Por: Rodolfo Varela
La noticia del violento allanamiento contra la Machi Millaray Huichalaf, reconocida autoridad espiritual y defensora de los derechos humanos, no es un hecho aislado. Es la continuación de una larga y vergonzosa historia de represión, abuso de autoridad y criminalización contra el pueblo mapuche y quienes defienden su territorio.

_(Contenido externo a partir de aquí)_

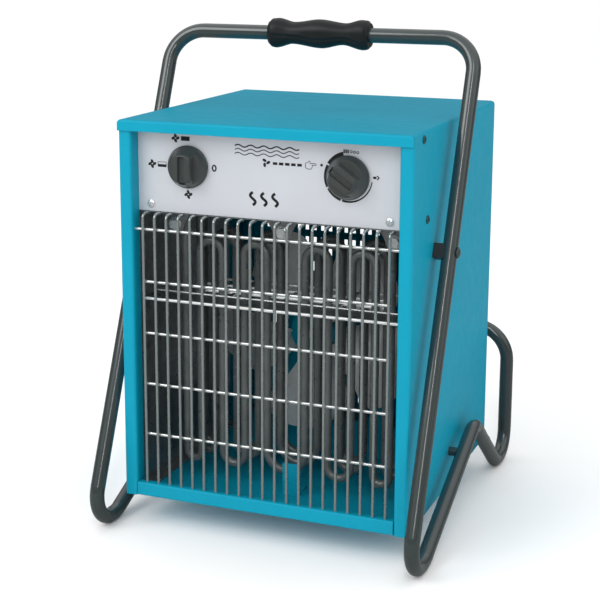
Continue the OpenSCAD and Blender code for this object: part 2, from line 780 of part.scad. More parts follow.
// Half of the rear tube, from the middle of its cross bar: riser, rear foot and run to the joint
rear_steps = [
    [0, 90, rear_bend, 0],
    [rear_bar_z - tube_r - rear_bend - heel_bend, 90, heel_bend, -90],
    step([[rear_heel[0], rear_bar_z], rear_heel, rear_toe, apex], [heel_bend, heel_bend], 0)
];

// Handle, legs, feet and lower legs as a round bar; extra lengthens the open ends
module front_bar(r, extra) {
    last = round2(norm(joint_at - apex) - setback(heel, apex, rear_toe, apex_bend)) + extra;
    bar_x(handle_corner[0], handle_corner[1], handle_bend - stand_x, stand_x - handle_bend, r);
    for (s = [0, 1]) mirror([s, 0, 0])
        translate([stand_x - handle_bend, handle_corner[0], handle_corner[1]]) rotate([-lean, 0, 0])
            rotate([0, 90, 0]) bar_run(concat(front_steps, [[last]]), r);
}

// Rear cross bar, risers and rear feet as a round bar; extra lengthens the open ends
module rear_bar(r, extra) {
    last = round2(norm(rear_toe - joint_at) - setback(rear_heel, rear_toe, apex, heel_bend)) + extra;
    bar_x(rear_heel[0], rear_bar_z, rear_bend - stand_x, stand_x - rear_bend, r);
    for (s = [0, 1]) mirror([s, 0, 0])
        translate([stand_x - rear_bend, rear_heel[0], rear_bar_z]) rotate([0, 90, 0])
            bar_run(concat(rear_steps, [[last]]), r);
}

// Places a child at a joint screw, pointing up out of the tube
module joint_screw_place(s) {
    at = joint_at + joint_dir * 8;
    translate([s * stand_x, at[0], at[1]]) rotate([atan2(joint_dir[1], joint_dir[0]), 0, 0])
        translate([0, 0, tube_r]) children();
}

module stand_front_tube() color(tube_grey) difference() {
    front_bar(tube_r, 0);
    front_bar(bore_r, 1);
    for (s = [0, 1]) mirror([s, 0, 0]) {
        bar_x(upper_bolt_y, upper_bolt_z, half_w, bolt_x + 5, bolt_r + 0.1);
        bar_x(lower_bolt_y, lower_bolt_z, half_w, stand_x, bolt_r + 0.1);
    }
}

module stand_rear_tube() color(tube_grey) difference() {
    rear_bar(tube_r, -0.4);
    rear_bar(bore_r, 1);
    for (s = [-1, 1]) joint_screw_place(s) translate([0, 0, -6]) cylinder(h = 12, r = hole_r);
}

// Inner sleeves that join the front and rear tubes
module stand_joint_sleeves() color("silver")
    for (s = [-1, 1]) difference() {
        translate([s * stand_x, joint_at[0], joint_at[1]])
            rotate([atan2(joint_dir[1], joint_dir[0]) - 90, 0, 0]) difference() {
                cylinder(h = 44, r = bore_r - 0.05, center = true);
                cylinder(h = 46, r = bore_r - 1.6, center = true);
            }
        joint_screw_place(s) translate([0, 0, -6]) cylinder(h = 12, r = hole_r);
    }

module stand_joint_screws() color("silver")
    for (s = [-1, 1]) joint_screw_place(s) translate([0, 0, -0.35]) difference() {
        pan_screw(4);
        bar_y(0, -tube_r + 0.35, -10, 10, tube_r + 0.001);
    }

// Moulded rubber grip with flared ends
module handle_grip() color("black")
    translate([-grip_l / 2, handle_corner[0], handle_corner[1]]) rotate([0, 90, 0]) rotate_extrude()
        polygon([[tube_r + 0.05, 0], [13, 0], [15, 2], [15.2, 6], [14.2, 12], [11.8, 20], [11.6, 26], [13.4, 38],
                 [15, grip_l / 2], [13.4, grip_l - 38], [11.6, grip_l - 26], [11.8, grip_l - 20],
                 [14.2, grip_l - 12], [15.2, grip_l - 6], [15, grip_l - 2], [13, grip_l],
                 [tube_r + 0.05, grip_l]]);

// Plastic saddles between the casing's sides and the leaning legs
module upper_spacers() color("black")
    for (s = [0, 1]) mirror([s, 0, 0]) difference() {
        translate([half_w, upper_bolt_y, upper_bolt_z]) rotate([-lean, 0, 0])
            block([0, -7, -7], [tube_gap + 4, 7, 7]);
        translate([stand_x, upper_bolt_y, upper_bolt_z]) rotate([-lean, 0, 0]) translate([0, 0, -14])
            cylinder(h = 28, r = tube_r + 0.02);
        bar_x(upper_bolt_y, upper_bolt_z, half_w - 1, stand_x, bolt_r + 0.1);
    }

// Round distance bushes between the casing's sides and the lower legs
module lower_spacers() color(tube_grey)
    for (s = [0, 1]) mirror([s, 0, 0]) difference() {
        bar_x(lower_bolt_y, lower_bolt_z, half_w, half_w + tube_gap + 3, bush_out_r);
        translate([stand_x, lower_bolt_y, lower_bolt_z])
            rotate([atan2(lower_dir[1], lower_dir[0]) - 90, 0, 0]) translate([0, 0, -14])
                cylinder(h = 28, r = tube_r + 0.02);
        bar_x(lower_bolt_y, lower_bolt_z, half_w - 1, stand_x, bolt_r + 0.1);
    }

// Bolts through the tube and spacer into a nut inside the casing
module upper_bolts() color("dimgray")
    for (s = [0, 1]) mirror([s, 0, 0]) {
        bar_x(upper_bolt_y, upper_bolt_z, inner_x - 6.2, bolt_x + 0.6, bolt_r);
        translate([bolt_x + 0.5, upper_bolt_y, upper_bolt_z]) rotate([0, 90, 0]) intersection() {
            cylinder(h = 2.6, r = 5.5);
            translate([0, 0, -4.9]) sphere(r = 7.5);
        }
        translate([inner_x - 5, upper_bolt_y, upper_bolt_z]) rotate([0, 90, 0])
            cylinder(h = 5, r = 5.8, $fn = 6);
    }

// Bolts from inside the casing into the stand's lower legs
module lower_bolts() color("dimgray")
    for (s = [0, 1]) mirror([s, 0, 0]) {
        bar_x(lower_bolt_y, lower_bolt_z, inner_x - 1, stand_x - 1, bolt_r);
        translate([inner_x - 4, lower_bolt_y, lower_bolt_z]) rotate([0, 90, 0])
            cylinder(h = 4, r = 5.8, $fn = 6);
    }

module side_screws() color("dimgray")
    for (s = [0, 1], at = side_screw_at) mirror([s, 0, 0])
        translate([half_w, at[0], at[1]]) rotate([0, 90, 0]) pan_screw(5);

module panel_screws() color("silver")
    for (s = [-1, 1])
        translate([s * panel_screw_x, panel_front, panel_screw_z]) rotate([90, 0, 0]) pan_screw(5);

module rear_screws() color("dimgray")
    for (s = [-1, 1], z = rear_screw_z)
        translate([s * rear_screw_x, back, z]) rotate([-90, 0, 0]) pan_screw(5);

module floor_screws() color("dimgray")
    for (s = [-1, 1], y = floor_screw_y)
        translate([s * floor_screw_x, y, base]) rotate([180, 0, 0]) pan_screw(5);

casing_wrap();
floor_pan();
rear_panel();
control_panel();
control_shelf();
heat_shield_left();
heat_shield_right();
grille_uprights();
grille_cross_wires();
element_rack();
element_floor_bracket();
heating_element_front();
heating_element_middle();
heating_element_rear();
element_bushings();
terminal_studs();
terminal_nuts();
star_link();
element_leads();
element_hangers();
hanger_bolts();
fan_blades();
fan_nut();
motor_shaft();
fan_motor();
motor_bracket();
motor_screws();
rotary_switch();
switch_shaft();
switch_knob();
thermostat();
thermostat_shaft();
thermostat_knob();
bush_nuts();
capillary_tube();
sensor_bulb();
bulb_clip();
contactor();
terminal_block();
mains_loom();
control_loom();
cable_gland();
gland_cap();
gland_locknut();
overheat_cutout();
reset_button();
stand_front_tube();
stand_rear_tube();
stand_joint_sleeves();
stand_joint_screws();
handle_grip();
upper_spacers();
upper_bolts();
lower_spacers();
lower_bolts();
side_screws();
panel_screws();
rear_screws();
floor_screws();
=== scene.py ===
import json
import math
import random

import bmesh
import bpy
from mathutils import Matrix, Vector

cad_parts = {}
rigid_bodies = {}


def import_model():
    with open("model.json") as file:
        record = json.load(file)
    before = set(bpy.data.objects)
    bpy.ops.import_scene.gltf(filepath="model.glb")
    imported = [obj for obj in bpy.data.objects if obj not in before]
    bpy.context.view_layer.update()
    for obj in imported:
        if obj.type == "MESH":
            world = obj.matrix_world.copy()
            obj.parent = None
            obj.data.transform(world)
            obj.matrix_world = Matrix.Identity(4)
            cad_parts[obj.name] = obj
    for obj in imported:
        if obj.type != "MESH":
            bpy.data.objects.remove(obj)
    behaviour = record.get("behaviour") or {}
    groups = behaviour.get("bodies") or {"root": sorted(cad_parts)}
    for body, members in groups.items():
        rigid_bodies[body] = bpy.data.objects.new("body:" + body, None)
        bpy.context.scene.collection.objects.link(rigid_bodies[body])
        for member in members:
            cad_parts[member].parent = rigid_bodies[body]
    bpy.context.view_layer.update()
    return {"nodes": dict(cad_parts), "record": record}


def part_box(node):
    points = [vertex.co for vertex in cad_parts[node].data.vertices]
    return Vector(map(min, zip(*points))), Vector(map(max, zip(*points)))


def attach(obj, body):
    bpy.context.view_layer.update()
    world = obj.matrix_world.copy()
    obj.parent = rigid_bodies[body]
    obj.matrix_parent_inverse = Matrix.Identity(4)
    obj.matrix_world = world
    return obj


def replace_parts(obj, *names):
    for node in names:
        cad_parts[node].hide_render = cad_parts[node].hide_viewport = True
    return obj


for old in list(bpy.data.objects):
    bpy.data.objects.remove(old)

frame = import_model()
nodes = frame["nodes"]
MM = 0.001

# Places taken from the frame
PANEL_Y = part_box("control_panel")[0][1]
KNOB_Z = sum(v[2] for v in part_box("switch_shaft")) / 2
SWITCH_X = sum(v[0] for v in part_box("switch_shaft")) / 2
THERMO_X = sum(v[0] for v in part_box("thermostat_shaft")) / 2


# ---------------------------------------------------------------- materials

def linear(rgb):
    """Linear colour from 0-255 sRGB."""
    return [((c / 255 + 0.055) / 1.055) ** 2.4 if c > 10 else c / 255 / 12.92 for c in rgb]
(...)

El operativo del 12 de agosto de 2025, con despliegue desproporcionado de fuerzas policiales armadas, intimidación a menores de edad y confiscación arbitraria de pertenencias, recuerda los peores capítulos de la represión estatal en Chile. Y lo más grave: ocurre en plena “democracia”, bajo un gobierno que se autoproclama respetuoso de los derechos humanos.
Pero no nos engañemos: la violencia institucional contra los pueblos originarios no comenzó ayer. Durante la dictadura militar, las comunidades mapuche sufrieron persecuciones, desalojos forzados y asesinatos bajo la excusa de la “seguridad nacional”. Y en los gobiernos posteriores, tanto de izquierda como de derecha, esa represión se mantuvo intacta, disfrazada bajo otro eslogan igual de hipócrita: “lo hacemos por la democracia y la libertad”. Democracias entre comillas, porque en realidad han sido gobiernos al servicio de sus propios intereses personales, no del pueblo que dicen representar.
A lo largo de décadas, hemos visto cómo el Estado chileno, sin importar el color político de turno, se ha convertido en un aparato que protege intereses económicos, entrega territorios a empresas forestales, mineras e hidroeléctricas, y persigue a quienes se oponen. La criminalización del pueblo mapuche es un patrón sistemático que atraviesa todos los gobiernos, porque ninguno ha tenido la voluntad real de reconocer su autonomía, respetar sus derechos consagrados en el Convenio 169 de la OIT y garantizar su integridad.

Mientras los discursos oficiales hablan de diálogo y multiculturalidad, en el territorio los hechos son otros: allanamientos violentos, sobrevuelo de drones, detenciones arbitrarias, montaje de pruebas, militarización y miedo. Todo esto no solo es una ofensa al pueblo mapuche, sino una afrenta a la democracia misma.
No hay democracia verdadera cuando se reprime a quienes defienden ríos, bosques y territorios sagrados. No hay libertad cuando se amedrenta a menores de edad en sus propias camas. No hay Estado de derecho cuando la ley se usa como arma de castigo contra quienes luchan por causas legítimas.

La pregunta es simple y urgente: ¿hasta cuándo? ¿Hasta cuándo permitiremos que los gobiernos —de izquierda o de derecha— sigan usando la “seguridad” y la “democracia” como excusa para cometer abusos? ¿Hasta cuándo se seguirá castigando a quienes defienden la tierra y la vida?
Si de verdad queremos un país justo, debemos exigir el fin de la militarización en territorio mapuche, la investigación independiente de todos los actos de violencia policial y el respeto irrestricto a los derechos humanos. Porque un Estado que violenta a sus pueblos originarios no es un Estado democrático: es un Estado que vive de la mentira.